In keeping with the play being a piece of creative therapy, “Finding Folk” is quite vague with the details. There are quick snapshots, like thin slices of cheese, where things are clearer than others such as Phoebe’s representation of her mother’s ill health and being “on the waiting list”. This is an especially visceral scene, capturing the spinning wheel of ill thoughts that repeat and repeat in their destruction. It is an uncomfortable watch, but only because it is so raw and believable. There are other occasions which are seemingly happy but because of the “show-not-tell” nature, it is not fully clear whether it is a happy moment. At one point there is an interlude where Ophelia meets a man in a club and she spends the night with him. It seems like the warm beam of a lighthouse lighting up a foggy mind but it ends with a fall (literal and mental). Is it a negative event in itself, or does her mental health and doubts catch up with her? Perhaps this lack of clarity is the art itself as therapy investigates multiple truths and when mental issues are thrown in it can lead to the blurring of perception when they interact with memory, even before introducing them in the art space. 

This lack of precise details seems like a necessary characteristic of the first half of the play. The music and dance is a vehicle for the performer’s memories rather than what many might feel the key subject of discussion is. “Finding Folk” does not describe the healing power of the banjo as such, so you may be waiting for the epiphany moment when the banjo bursts into Phoebe’s life and brings respite to her feelings but along with some excellent dance steps, it is just kind of “there”, quietly dropped in from the beginning and allowed to take root through the course of things.

When the performance ends and there is a 45 minute discussion about the work which is preceded by a relaxation technique to open up the feelings of the audience. We wondered how this would play out as in our work life we encounter these aspects of mental health regularly and see the importance of discussing interventions and therapy. That being said, the notion of using the second half to ask specific questions to clear up and build on what has been shown in the first half was not a part of the performance which we were fully invested in. We applaud the innovation here, and enjoyed the discussion but would have preferred a longer, perhaps more traditional performance with further narration that strongly delved into the central character “Finding Folk”, as in the title. Like we said, the love of folk is implied in the performance as the artist does not reference it much. This is especially the case when the first question of the discussion is an audience member asked “how” the central character “found folk”. Some will be fully involved and intrigued, whereas other audiences might find this interactive part too intrusive and left-field for their tastes.
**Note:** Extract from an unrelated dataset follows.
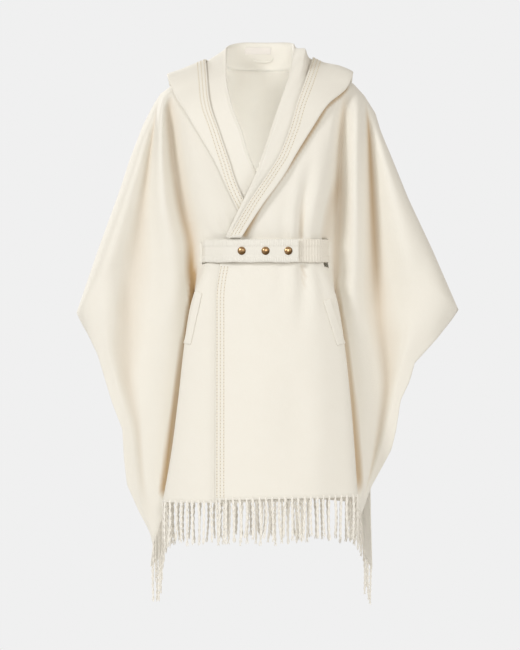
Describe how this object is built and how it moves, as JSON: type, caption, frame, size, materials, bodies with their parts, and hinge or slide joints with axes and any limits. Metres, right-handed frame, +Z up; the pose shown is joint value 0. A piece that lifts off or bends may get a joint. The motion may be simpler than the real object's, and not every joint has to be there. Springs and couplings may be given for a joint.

That being said, it is a moving and valuable piece of work which excels in its physicality in performance and music. Heart-felt and brave, it sets out  as an exercise in catharsis and exploration of trauma, memory and art and manages this (in large part due to Ophelia’s excellent physicality). Those with a large interest in folk music might want to check they are ready for an evening of more introspection and experimentation than they are expecting before venturing into the night to purchase a ticket.